* Start Raw data *
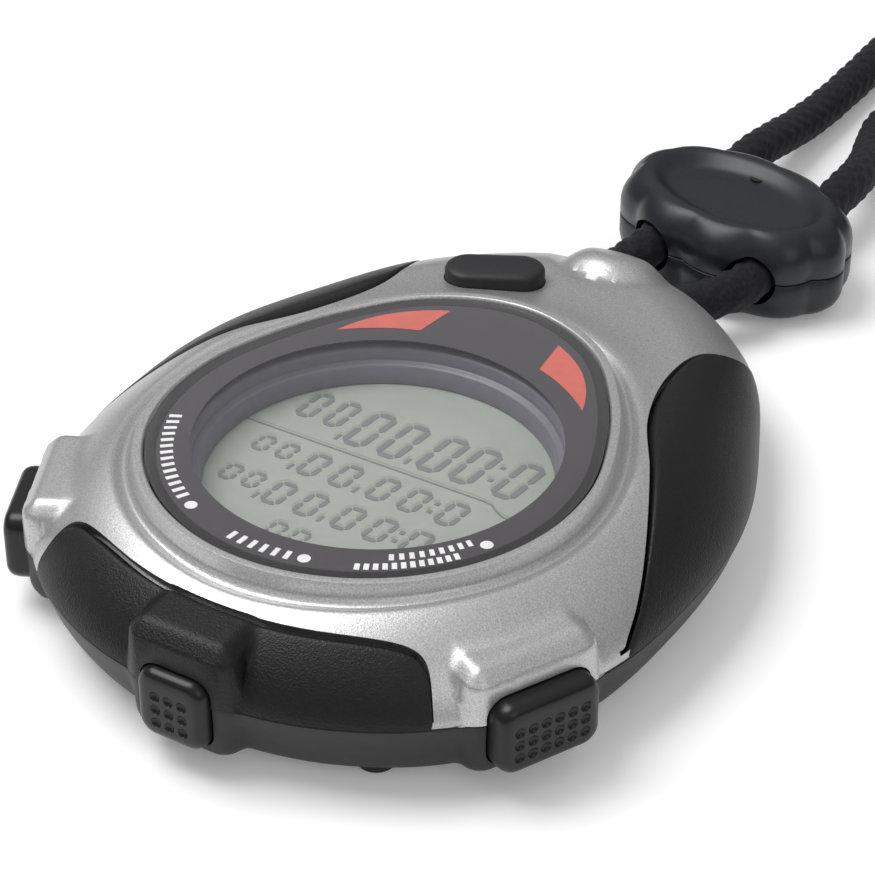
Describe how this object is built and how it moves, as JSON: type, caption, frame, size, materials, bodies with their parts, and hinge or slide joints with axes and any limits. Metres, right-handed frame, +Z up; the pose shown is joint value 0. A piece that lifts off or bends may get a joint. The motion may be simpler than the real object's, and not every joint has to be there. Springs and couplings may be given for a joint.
{
  "type": "digital stopwatch",
  "caption": "Hand-held digital sports stopwatch with three sprung side buttons, a top key, a turning battery cap and a braided neck lanyard with a slider.",
  "frame": {"origin": "on the surface that the watch lies on, below the middle of the watch without its cord", "axes": "+Z up through the lens, +Y towards the end with the three push buttons, +X to the start and stop button's side"},
  "size_m": [0.0845, 0.2194, 0.0173],
  "materials": {
    "shell_silver": "satin metallic paint on moulded plastic",
    "cover_grey": "smooth matte",
    "grip_black": "fine texture",
    "button_black": "satin gloss",
    "lens_clear": "clear acrylic",
    "dial_print": "printed",
    "bezel_grey": "satin",
    "lcd": "display glass",
    "seal_rubber": "smooth",
    "steel": "bright",
    "brass": "bright",
    "white_plastic": "smooth",
    "board_green": "solder mask",
    "chip_black": "epoxy",
    "elastomer": "soft",
    "part_tan": "ceramic",
    "cord_black": "braided polyester",
    "tie_grey": "hook and loop strap",
    "slider_rubber": "satin"
  },
  "bodies": {
    "case": {"front_shell": "shell_silver", "rear_cover": "cover_grey", "case_seal": "seal_rubber", "case_screws": "steel", "grip_button_end": "grip_black", "grip_left": "grip_black", "grip_right": "grip_black", "lens": "lens_clear", "lens_gasket": "seal_rubber", "dial_mask": "dial_print", "display_bezel": "bezel_grey", "lcd_glass": "lcd", "lcd_reflector": "white_plastic", "zebra_strips": "elastomer", "module_frame": "white_plastic", "circuit_board": "board_green", "chip_blob": "chip_black", "quartz_crystal": "steel", "board_components": "part_tan", "board_screws": "steel", "side_switches": "chip_black", "piezo_buzzer": "brass", "buzzer_springs": "steel", "coin_cell": "steel", "contact_plus": "brass", "contact_minus": "brass", "stem_seals": "seal_rubber", "spring_start": "steel", "spring_recall": "steel", "spring_lap": "steel", "mode_spring": "steel", "lanyard_post": "steel", "cord_bight": "cord_black", "lanyard_cord": "cord_black", "lanyard_coil": "cord_black", "cord_tie": "tie_grey"},
    "start_button": {"cap_start": "button_black", "stem_start": "steel", "clip_start": "steel"},
    "recall_button": {"cap_recall": "button_black", "stem_recall": "steel", "clip_recall": "steel"},
    "lap_button": {"cap_lap": "button_black", "stem_lap": "steel", "clip_lap": "steel"},
    "mode_key": {"mode_button": "button_black"},
    "battery_door": {"battery_cap": "cover_grey", "battery_cap_seal": "seal_rubber"},
    "cord_slider": {"slider_upper": "slider_rubber", "slider_lower": "slider_rubber", "slider_pins": "chip_black"}
  },
  "joints": [
    {"name": "start_press", "type": "slide", "parent": "case", "child": "start_button", "axis": [-0.8988, -0.4384, 0], "range_m": [0, 0.0013], "stiffness_N_per_m": 1000, "springref_m": -0.002, "deforming": ["spring_start"]},
    {"name": "recall_press", "type": "slide", "parent": "case", "child": "recall_button", "axis": [0, -1, 0], "range_m": [0, 0.0013], "stiffness_N_per_m": 1000, "springref_m": -0.002, "deforming": ["spring_recall"]},
    {"name": "lap_press", "type": "slide", "parent": "case", "child": "lap_button", "axis": [0.8988, -0.4384, 0], "range_m": [0, 0.0013], "stiffness_N_per_m": 1000, "springref_m": -0.002, "deforming": ["spring_lap"]},
    {"name": "mode_press", "type": "slide", "parent": "case", "child": "mode_key", "axis": [0, 0, -1], "range_m": [0, 0.0008], "stiffness_N_per_m": 900, "springref_m": -0.0015, "deforming": ["mode_spring"]},
    {"name": "battery_turn", "type": "hinge", "parent": "case", "child": "battery_door", "pos_m": [0, -0.008, 0], "axis": [0, 0, -1], "range_deg": [0, 45]},
    {"name": "slider_move", "type": "slide", "parent": "case", "child": "cord_slider", "axis": [0, -1, 0], "range_m": [0, 0.008]}
  ]
}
* End Raw data *
▸ **Aim**
Take the listing above and set it down exactly.

▸ **Completed task**
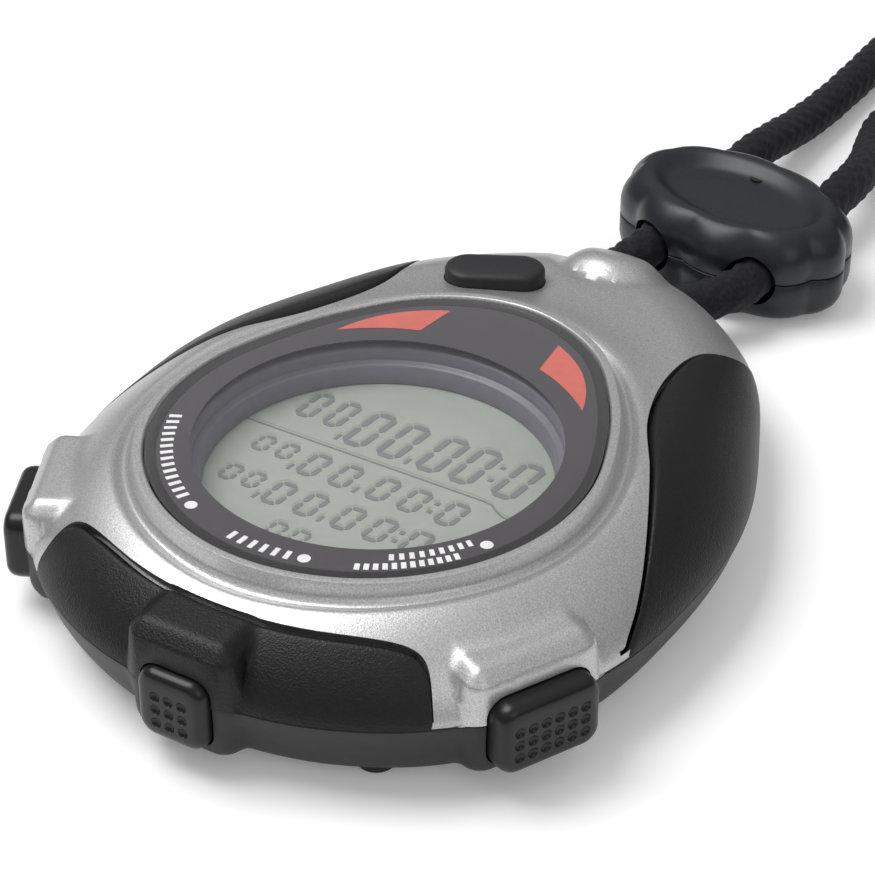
Describe how this object is built and how it moves, as JSON: type, caption, frame, size, materials, bodies with their parts, and hinge or slide joints with axes and any limits. Metres, right-handed frame, +Z up; the pose shown is joint value 0. A piece that lifts off or bends may get a joint. The motion may be simpler than the real object's, and not every joint has to be there. Springs and couplings may be given for a joint.
{
  "type": "digital stopwatch",
  "caption": "Hand-held digital sports stopwatch with three sprung side buttons, a top key, a turning battery cap and a braided neck lanyard with a slider.",
  "frame": {"origin": "on the surface that the watch lies on, below the middle of the watch without its cord", "axes": "+Z up through the lens, +Y towards the end with the three push buttons, +X to the start and stop button's side"},
  "size_m": [0.0845, 0.2194, 0.0173],
  "materials": {
    "shell_silver": "satin metallic paint on moulded plastic",
    "cover_grey": "smooth matte",
    "grip_black": "fine texture",
    "button_black": "satin gloss",
    "lens_clear": "clear acrylic",
    "dial_print": "printed",
    "bezel_grey": "satin",
    "lcd": "display glass",
    "seal_rubber": "smooth",
    "steel": "bright",
    "brass": "bright",
    "white_plastic": "smooth",
    "board_green": "solder mask",
    "chip_black": "epoxy",
    "elastomer": "soft",
    "part_tan": "ceramic",
    "cord_black": "braided polyester",
    "tie_grey": "hook and loop strap",
    "slider_rubber": "satin"
  },
  "bodies": {
    "case": {"front_shell": "shell_silver", "rear_cover": "cover_grey", "case_seal": "seal_rubber", "case_screws": "steel", "grip_button_end": "grip_black", "grip_left": "grip_black", "grip_right": "grip_black", "lens": "lens_clear", "lens_gasket": "seal_rubber", "dial_mask": "dial_print", "display_bezel": "bezel_grey", "lcd_glass": "lcd", "lcd_reflector": "white_plastic", "zebra_strips": "elastomer", "module_frame": "white_plastic", "circuit_board": "board_green", "chip_blob": "chip_black", "quartz_crystal": "steel", "board_components": "part_tan", "board_screws": "steel", "side_switches": "chip_black", "piezo_buzzer": "brass", "buzzer_springs": "steel", "coin_cell": "steel", "contact_plus": "brass", "contact_minus": "brass", "stem_seals": "seal_rubber", "spring_start": "steel", "spring_recall": "steel", "spring_lap": "steel", "mode_spring": "steel", "lanyard_post": "steel", "cord_bight": "cord_black", "lanyard_cord": "cord_black", "lanyard_coil": "cord_black", "cord_tie": "tie_grey"},
    "start_button": {"cap_start": "button_black", "stem_start": "steel", "clip_start": "steel"},
    "recall_button": {"cap_recall": "button_black", "stem_recall": "steel", "clip_recall": "steel"},
    "lap_button": {"cap_lap": "button_black", "stem_lap": "steel", "clip_lap": "steel"},
    "mode_key": {"mode_button": "button_black"},
    "battery_door": {"battery_cap": "cover_grey", "battery_cap_seal": "seal_rubber"},
    "cord_slider": {"slider_upper": "slider_rubber", "slider_lower": "slider_rubber", "slider_pins": "chip_black"}
  },
  "joints": [
    {"name": "start_press", "type": "slide", "parent": "case", "child": "start_button", "axis": [-0.8988, -0.4384, 0], "range_m": [0, 0.0013], "stiffness_N_per_m": 1000, "springref_m": -0.002, "deforming": ["spring_start"]},
    {"name": "recall_press", "type": "slide", "parent": "case", "child": "recall_button", "axis": [0, -1, 0], "range_m": [0, 0.0013], "stiffness_N_per_m": 1000, "springref_m": -0.002, "deforming": ["spring_recall"]},
    {"name": "lap_press", "type": "slide", "parent": "case", "child": "lap_button", "axis": [0.8988, -0.4384, 0], "range_m": [0, 0.0013], "stiffness_N_per_m": 1000, "springref_m": -0.002, "deforming": ["spring_lap"]},
    {"name": "mode_press", "type": "slide", "parent": "case", "child": "mode_key", "axis": [0, 0, -1], "range_m": [0, 0.0008], "stiffness_N_per_m": 900, "springref_m": -0.0015, "deforming": ["mode_spring"]},
    {"name": "battery_turn", "type": "hinge", "parent": "case", "child": "battery_door", "pos_m": [0, -0.008, 0], "axis": [0, 0, -1], "range_deg": [0, 45]},
    {"name": "slider_move", "type": "slide", "parent": "case", "child": "cord_slider", "axis": [0, -1, 0], "range_m": [0, 0.008]}
  ]
}